If the remedy actions during the evaluation period don't resolve the connectivity issues, then the Socket connects to a different PoP. For example, if there is an issue with the tier-1 cloud provider for the PoP location.

When a Socket connects to a new PoP, this is the behavior:

The Socket starts the initial connectivity SLA evaluation period of up to 40 - 50 seconds.

The SLA evaluation period is 40 seconds, and it is checked every 10 seconds, this means that the total time of the evaluation period is between 40 - 50 seconds.
1. If the links to the PoP have an acceptable SLA, the Socket remains connected to the PoP.
2. If the links to the PoP have unacceptable SLA, the Socket connects to a different PoP and repeats the initial connectivity SLA evaluation period of up to 40 - 50 seconds.
If the Socket can't locate a PoP with an acceptable SLA, it returns and connects to the original PoP.

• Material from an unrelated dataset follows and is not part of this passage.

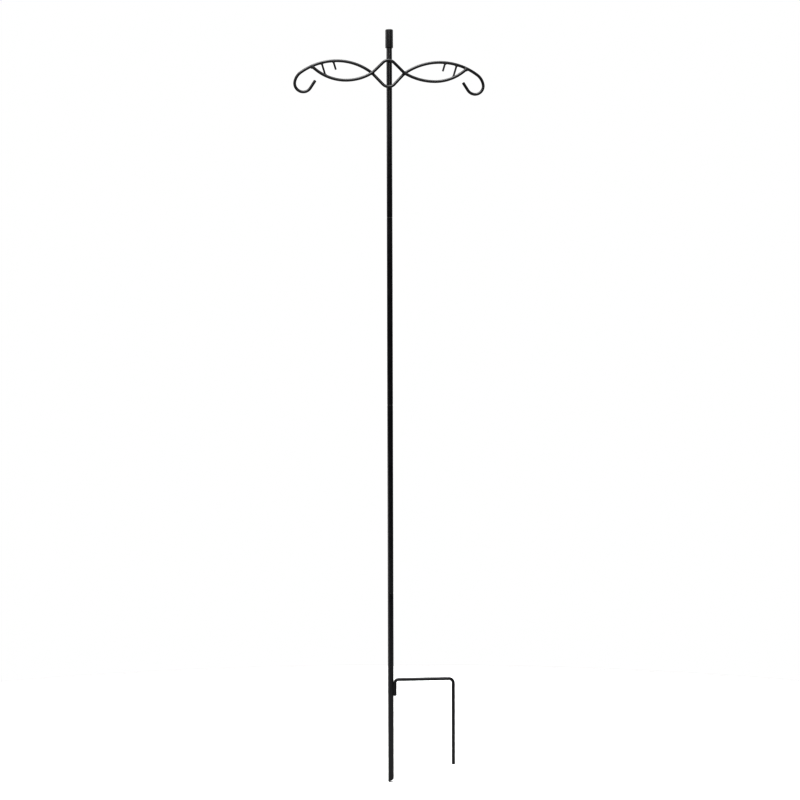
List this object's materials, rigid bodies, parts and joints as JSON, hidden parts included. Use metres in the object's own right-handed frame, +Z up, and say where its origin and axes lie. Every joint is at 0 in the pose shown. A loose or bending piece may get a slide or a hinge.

The following examples show Socket site configurations where the unacceptable SLA threshold is set to 10% packet loss. Link 1 is experiencing 20% packet loss, and link 2 has 15% packet loss as a result of tier-1 provider connectivity issues. The second diagram shows how connecting to a different PoP resolves the issue. The behavior is the same for active/active and active/passive site deployments.

After the evaluation period, there is unacceptable SLA (more than 10% packet loss) on all active links

For example, packet loss related to the tier-1 service provider

Socket connects to the next best PoP
After 40 - 50 seconds, the Socket confirms that the links meet the acceptable SLA
A reconnect event is generated

Reconnecting to the Original PoP

For optimal performance and lowest latency, it is always recommended that the Socket connects to the nearest physical PoP location. If the Socket moves to a different PoP location, due to SLA issues with the primary PoP, it will automatically attempt to reconnect to the preferred PoP location (the nearest PoP to the site) in 60 minutes. The Socket will verify that the preferred PoP is available and provides good service before reconnecting to it. You can also choose to manually reconnect the Socket to the preferred PoP, see Defining a Preferred PoP for a Site.